Enforcement serves many purposes. First and foremost, it assists in protecting the beneficial uses of waters of the State. Swift and firm enforcement can prevent pollution from occurring and can promote prompt cleanup and correction of existing pollution problems. Enforcement ensures compliance with requirements in State Water Board and Regional Water Board regulations, plans, policies, and orders. Enforcement not only protects the public health and the environment, but also creates an 'even playing field,' ensuring that dischargers who comply with the law are not placed at a competitive disadvantage by those who do not. It also deters potential violators and, thus, further protects the environment. Monetary remedies provide a measure of compensation for the damage that pollution causes to the environment and ensure that polluters do not gain an economic advantage from violations of water quality laws.

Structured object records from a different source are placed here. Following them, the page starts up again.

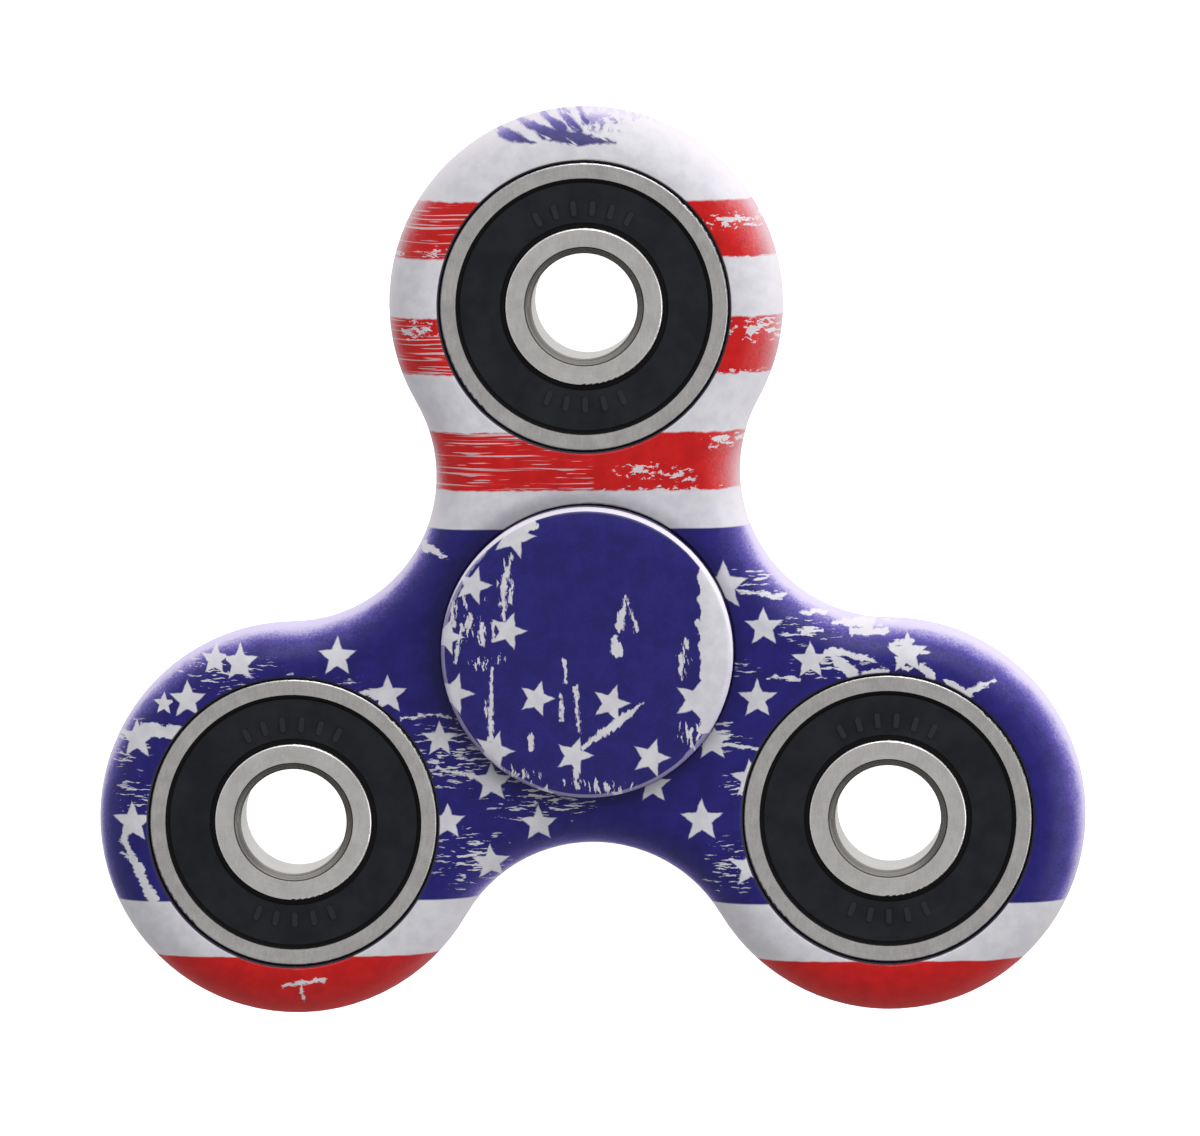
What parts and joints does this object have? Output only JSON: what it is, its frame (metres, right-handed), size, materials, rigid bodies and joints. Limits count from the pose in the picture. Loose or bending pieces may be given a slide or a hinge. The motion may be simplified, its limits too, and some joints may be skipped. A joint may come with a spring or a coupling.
{
  "type": "fidget spinner",
  "caption": "Three-lobed hand spinner: a printed plastic body on a capped ball bearing, with an open ball bearing in each lobe.",
  "frame": {"origin": "middle of the centre bearing, on the spin axis at half the body's thickness", "axes": "+Z along the spin axis out of the front finger cap, +Y towards the top lobe, +X to the right seen from the front"},
  "size_m": [0.0748, 0.0688, 0.0122],
  "materials": {
    "body_print": "satin moulded plastic with a worn stars and stripes print in red, white and dark blue",
    "cap_print": "smooth moulded plastic with the same worn print, white stars on dark blue",
    "race_steel": "fine turned faces, ground bore",
    "ball_steel": "polished",
    "cage_steel": "pressed sheet, satin",
    "seal_rubber": "satin black moulded rubber"
  },
  "bodies": {
    "hub": {"front_cap": "cap_print", "back_cap": "cap_print", "centre_inner_race": "race_steel"},
    "rotor": {"spinner_body": "body_print", "centre_outer_race": "race_steel", "top_outer_race": "race_steel", "left_outer_race": "race_steel", "right_outer_race": "race_steel", "centre_front_seal": "seal_rubber", "centre_back_seal": "seal_rubber", "top_front_seal": "seal_rubber", "top_back_seal": "seal_rubber", "left_front_seal": "seal_rubber", "left_back_seal": "seal_rubber", "right_front_seal": "seal_rubber", "right_back_seal": "seal_rubber"},
    "centre_cage": {"centre_cage_front": "cage_steel", "centre_cage_back": "cage_steel", "centre_cage_rivets": "cage_steel"},
    "centre_ball_1": {"centre_ball_1": "ball_steel"},
    "centre_ball_2": {"centre_ball_2": "ball_steel"},
    "centre_ball_3": {"centre_ball_3": "ball_steel"},
    "centre_ball_4": {"centre_ball_4": "ball_steel"},
    "centre_ball_5": {"centre_ball_5": "ball_steel"},
    "centre_ball_6": {"centre_ball_6": "ball_steel"},
    "centre_ball_7": {"centre_ball_7": "ball_steel"},
    "top_inner": {"top_inner_race": "race_steel"},
    "top_cage": {"top_cage_front": "cage_steel", "top_cage_back": "cage_steel", "top_cage_rivets": "cage_steel"},
    "top_ball_1": {"top_ball_1": "ball_steel"},
    "top_ball_2": {"top_ball_2": "ball_steel"},
    "top_ball_3": {"top_ball_3": "ball_steel"},
    "top_ball_4": {"top_ball_4": "ball_steel"},
    "top_ball_5": {"top_ball_5": "ball_steel"},
    "top_ball_6": {"top_ball_6": "ball_steel"},
    "top_ball_7": {"top_ball_7": "ball_steel"},
    "left_inner": {"left_inner_race": "race_steel"},
    "left_cage": {"left_cage_front": "cage_steel", "left_cage_back": "cage_steel", "left_cage_rivets": "cage_steel"},
    "left_ball_1": {"left_ball_1": "ball_steel"},
    "left_ball_2": {"left_ball_2": "ball_steel"},
    "left_ball_3": {"left_ball_3": "ball_steel"},
    "left_ball_4": {"left_ball_4": "ball_steel"},
    "left_ball_5": {"left_ball_5": "ball_steel"},
    "left_ball_6": {"left_ball_6": "ball_steel"},
    "left_ball_7": {"left_ball_7": "ball_steel"},
    "right_inner": {"right_inner_race": "race_steel"},
    "right_cage": {"right_cage_front": "cage_steel", "right_cage_back": "cage_steel", "right_cage_rivets": "cage_steel"},
    "right_ball_1": {"right_ball_1": "ball_steel"},
    "right_ball_2": {"right_ball_2": "ball_steel"},
    "right_ball_3": {"right_ball_3": "ball_steel"},
    "right_ball_4": {"right_ball_4": "ball_steel"},
    "right_ball_5": {"right_ball_5": "ball_steel"},
    "right_ball_6": {"right_ball_6": "ball_steel"},
    "right_ball_7": {"right_ball_7": "ball_steel"}
  },
  "joints": [
    {"name": "body_spin", "type": "hinge", "parent": "hub", "child": "rotor", "pos_m": [0, 0, 0], "axis": [0, 0, 1], "continuous": true},
    {"name": "centre_cage_orbit", "type": "hinge", "parent": "hub", "child": "centre_cage", "pos_m": [0, 0, 0], "axis": [0, 0, 1], "continuous": true},
    {"name": "centre_ball_1_roll", "type": "hinge", "parent": "centre_cage", "child": "centre_ball_1", "pos_m": [0.0075, 0, 0], "axis": [0, 0, 1], "continuous": true},
    {"name": "centre_ball_2_roll", "type": "hinge", "parent": "centre_cage", "child": "centre_ball_2", "pos_m": [0.00468, 0.00586, 0], "axis": [0, 0, 1], "continuous": true},
    {"name": "centre_ball_3_roll", "type": "hinge", "parent": "centre_cage", "child": "centre_ball_3", "pos_m": [-0.00167, 0.00731, 0], "axis": [0, 0, 1], "continuous": true},
    {"name": "centre_ball_4_roll", "type": "hinge", "parent": "centre_cage", "child": "centre_ball_4", "pos_m": [-0.00676, 0.00325, 0], "axis": [0, 0, 1], "continuous": true},
    {"name": "centre_ball_5_roll", "type": "hinge", "parent": "centre_cage", "child": "centre_ball_5", "pos_m": [-0.00676, -0.00325, 0], "axis": [0, 0, 1], "continuous": true},
    {"name": "centre_ball_6_roll", "type": "hinge", "parent": "centre_cage", "child": "centre_ball_6", "pos_m": [-0.00167, -0.00731, 0], "axis": [0, 0, 1], "continuous": true},
    {"name": "centre_ball_7_roll", "type": "hinge", "parent": "centre_cage", "child": "centre_ball_7", "pos_m": [0.00468, -0.00586, 0], "axis": [0, 0, 1], "continuous": true},
    {"name": "top_inner_race_spin", "type": "hinge", "parent": "rotor", "child": "top_inner", "pos_m": [0, 0.026, 0], "axis": [0, 0, 1], "continuous": true},
    {"name": "top_cage_orbit", "type": "hinge", "parent": "rotor", "child": "top_cage", "pos_m": [0, 0.026, 0], "axis": [0, 0, 1], "continuous": true},
    {"name": "top_ball_1_roll", "type": "hinge", "parent": "top_cage", "child": "top_ball_1", "pos_m": [0.0075, 0.026, 0], "axis": [0, 0, 1], "continuous": true},
    {"name": "top_ball_2_roll", "type": "hinge", "parent": "top_cage", "child": "top_ball_2", "pos_m": [0.00468, 0.03186, 0], "axis": [0, 0, 1], "continuous": true},
    {"name": "top_ball_3_roll", "type": "hinge", "parent": "top_cage", "child": "top_ball_3", "pos_m": [-0.00167, 0.03331, 0], "axis": [0, 0, 1], "continuous": true},
    {"name": "top_ball_4_roll", "type": "hinge", "parent": "top_cage", "child": "top_ball_4", "pos_m": [-0.00676, 0.02925, 0], "axis": [0, 0, 1], "continuous": true},
    {"name": "top_ball_5_roll", "type": "hinge", "parent": "top_cage", "child": "top_ball_5", "pos_m": [-0.00676, 0.02275, 0], "axis": [0, 0, 1], "continuous": true},
    {"name": "top_ball_6_roll", "type": "hinge", "parent": "top_cage", "child": "top_ball_6", "pos_m": [-0.00167, 0.01869, 0], "axis": [0, 0, 1], "continuous": true},
    {"name": "top_ball_7_roll", "type": "hinge", "parent": "top_cage", "child": "top_ball_7", "pos_m": [0.00468, 0.02014, 0], "axis": [0, 0, 1], "continuous": true},
    {"name": "left_inner_race_spin", "type": "hinge", "parent": "rotor", "child": "left_inner", "pos_m": [-0.02252, -0.013, 0], "axis": [0, 0, 1], "continuous": true},
    {"name": "left_cage_orbit", "type": "hinge", "parent": "rotor", "child": "left_cage", "pos_m": [-0.02252, -0.013, 0], "axis": [0, 0, 1], "continuous": true},
    {"name": "left_ball_1_roll", "type": "hinge", "parent": "left_cage", "child": "left_ball_1", "pos_m": [-0.01502, -0.013, 0], "axis": [0, 0, 1], "continuous": true},
    {"name": "left_ball_2_roll", "type": "hinge", "parent": "left_cage", "child": "left_ball_2", "pos_m": [-0.01784, -0.00714, 0], "axis": [0, 0, 1], "continuous": true},
    {"name": "left_ball_3_roll", "type": "hinge", "parent": "left_cage", "child": "left_ball_3", "pos_m": [-0.02419, -0.00569, 0], "axis": [0, 0, 1], "continuous": true},
    {"name": "left_ball_4_roll", "type": "hinge", "parent": "left_cage", "child": "left_ball_4", "pos_m": [-0.02927, -0.00975, 0], "axis": [0, 0, 1], "continuous": true},
    {"name": "left_ball_5_roll", "type": "hinge", "parent": "left_cage", "child": "left_ball_5", "pos_m": [-0.02927, -0.01625, 0], "axis": [0, 0, 1], "continuous": true},
    {"name": "left_ball_6_roll", "type": "hinge", "parent": "left_cage", "child": "left_ball_6", "pos_m": [-0.02419, -0.02031, 0], "axis": [0, 0, 1], "continuous": true},
    {"name": "left_ball_7_roll", "type": "hinge", "parent": "left_cage", "child": "left_ball_7", "pos_m": [-0.01784, -0.01886, 0], "axis": [0, 0, 1], "continuous": true},
    {"name": "right_inner_race_spin", "type": "hinge", "parent": "rotor", "child": "right_inner", "pos_m": [0.02252, -0.013, 0], "axis": [0, 0, 1], "continuous": true},
    {"name": "right_cage_orbit", "type": "hinge", "parent": "rotor", "child": "right_cage", "pos_m": [0.02252, -0.013, 0], "axis": [0, 0, 1], "continuous": true},
    {"name": "right_ball_1_roll", "type": "hinge", "parent": "right_cage", "child": "right_ball_1", "pos_m": [0.03002, -0.013, 0], "axis": [0, 0, 1], "continuous": true},
    {"name": "right_ball_2_roll", "type": "hinge", "parent": "right_cage", "child": "right_ball_2", "pos_m": [0.02719, -0.00714, 0], "axis": [0, 0, 1], "continuous": true},
    {"name": "right_ball_3_roll", "type": "hinge", "parent": "right_cage", "child": "right_ball_3", "pos_m": [0.02085, -0.00569, 0], "axis": [0, 0, 1], "continuous": true},
    {"name": "right_ball_4_roll", "type": "hinge", "parent": "right_cage", "child": "right_ball_4", "pos_m": [0.01576, -0.00975, 0], "axis": [0, 0, 1], "continuous": true},
    {"name": "right_ball_5_roll", "type": "hinge", "parent": "right_cage", "child": "right_ball_5", "pos_m": [0.01576, -0.01625, 0], "axis": [0, 0, 1], "continuous": true},
    {"name": "right_ball_6_roll", "type": "hinge", "parent": "right_cage", "child": "right_ball_6", "pos_m": [0.02085, -0.02031, 0], "axis": [0, 0, 1], "continuous": true},
    {"name": "right_ball_7_roll", "type": "hinge", "parent": "right_cage", "child": "right_ball_7", "pos_m": [0.02719, -0.01886, 0], "axis": [0, 0, 1], "continuous": true}
  ],
  "couplings": [
    {"joint": "centre_cage_orbit", "follows": "body_spin", "ratio": 0.6323},
    {"joint": "centre_ball_1_roll", "follows": "body_spin", "ratio": 1.7573},
    {"joint": "centre_ball_2_roll", "follows": "body_spin", "ratio": 1.7573},
    {"joint": "centre_ball_3_roll", "follows": "body_spin", "ratio": 1.7573},
    {"joint": "centre_ball_4_roll", "follows": "body_spin", "ratio": 1.7573},
    {"joint": "centre_ball_5_roll", "follows": "body_spin", "ratio": 1.7573},
    {"joint": "centre_ball_6_roll", "follows": "body_spin", "ratio": 1.7573},
    {"joint": "centre_ball_7_roll", "follows": "body_spin", "ratio": 1.7573},
    {"joint": "top_cage_orbit", "follows": "top_inner_race_spin", "ratio": 0.3677},
    {"joint": "top_ball_1_roll", "follows": "top_inner_race_spin", "ratio": -1.7573},
    {"joint": "top_ball_2_roll", "follows": "top_inner_race_spin", "ratio": -1.7573},
    {"joint": "top_ball_3_roll", "follows": "top_inner_race_spin", "ratio": -1.7573},
    {"joint": "top_ball_4_roll", "follows": "top_inner_race_spin", "ratio": -1.7573},
    {"joint": "top_ball_5_roll", "follows": "top_inner_race_spin", "ratio": -1.7573},
    {"joint": "top_ball_6_roll", "follows": "top_inner_race_spin", "ratio": -1.7573},
    {"joint": "top_ball_7_roll", "follows": "top_inner_race_spin", "ratio": -1.7573},
    {"joint": "left_cage_orbit", "follows": "left_inner_race_spin", "ratio": 0.3677},
    {"joint": "left_ball_1_roll", "follows": "left_inner_race_spin", "ratio": -1.7573},
    {"joint": "left_ball_2_roll", "follows": "left_inner_race_spin", "ratio": -1.7573},
    {"joint": "left_ball_3_roll", "follows": "left_inner_race_spin", "ratio": -1.7573},
    {"joint": "left_ball_4_roll", "follows": "left_inner_race_spin", "ratio": -1.7573},
    {"joint": "left_ball_5_roll", "follows": "left_inner_race_spin", "ratio": -1.7573},
    {"joint": "left_ball_6_roll", "follows": "left_inner_race_spin", "ratio": -1.7573},
    {"joint": "left_ball_7_roll", "follows": "left_inner_race_spin", "ratio": -1.7573},
    {"joint": "right_cage_orbit", "follows": "right_inner_race_spin", "ratio": 0.3677},
    {"joint": "right_ball_1_roll", "follows": "right_inner_race_spin", "ratio": -1.7573},
    {"joint": "right_ball_2_roll", "follows": "right_inner_race_spin", "ratio": -1.7573},
    {"joint": "right_ball_3_roll", "follows": "right_inner_race_spin", "ratio": -1.7573},
    {"joint": "right_ball_4_roll", "follows": "right_inner_race_spin", "ratio": -1.7573},
    {"joint": "right_ball_5_roll", "follows": "right_inner_race_spin", "ratio": -1.7573},
    {"joint": "right_ball_6_roll", "follows": "right_inner_race_spin", "ratio": -1.7573},
    {"joint": "right_ball_7_roll", "follows": "right_inner_race_spin", "ratio": -1.7573}
  ]
}
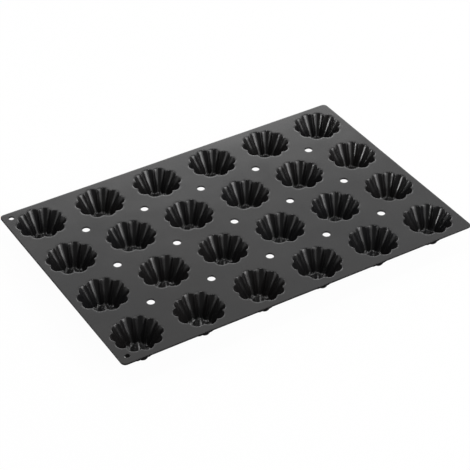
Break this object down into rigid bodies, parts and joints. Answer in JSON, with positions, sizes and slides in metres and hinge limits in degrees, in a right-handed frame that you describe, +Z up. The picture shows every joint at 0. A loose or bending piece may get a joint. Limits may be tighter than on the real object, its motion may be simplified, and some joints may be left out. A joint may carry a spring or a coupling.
{
  "type": "baking mould",
  "caption": "Flexible silicone baking sheet with rows of fluted round cups, air holes between them and hanging holes at one end.",
  "frame": {"origin": "middle of the sheet seen from above, on the plane that the cup bottoms stand on", "axes": "+X along the long side, with the hanging holes at the -X end; +Y across; +Z up, out of the open cups"},
  "size_m": [0.595, 0.397, 0.036],
  "materials": {
    "silicone": "satin dark grey silicone"
  },
  "bodies": {
    "root": {"mould": "silicone"}
  },
  "joints": []
}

The State Water Board is currently revising its water quality enforcement policy with the goal of creating an enforcement system that addresses water quality problems in the most efficient, effective, and consistent manner.[9]

Financial Assistance

State Water Resources Control Board Operator Certification

The State Water Board's Division of Financial Assistance (DFA) has a number of programs designed to help local agencies and individuals prevent or clean up water pollution. The DFA provides loans and grants for constructing municipal sewage and water recycling facilities, remediation for underground storage tank releases, watershed protection projects, and for nonpoint source pollution control projects. (Nonpoint source pollution usually involves contaminants flowing into a body of water from diffuse sources such as runoff from storm water, which may contain road dirt or fertilizers and pesticides from lawns, as well as water that collects debris from construction sites and fecal matter from barnyards and flows into nearby rivers, streams and lakes.)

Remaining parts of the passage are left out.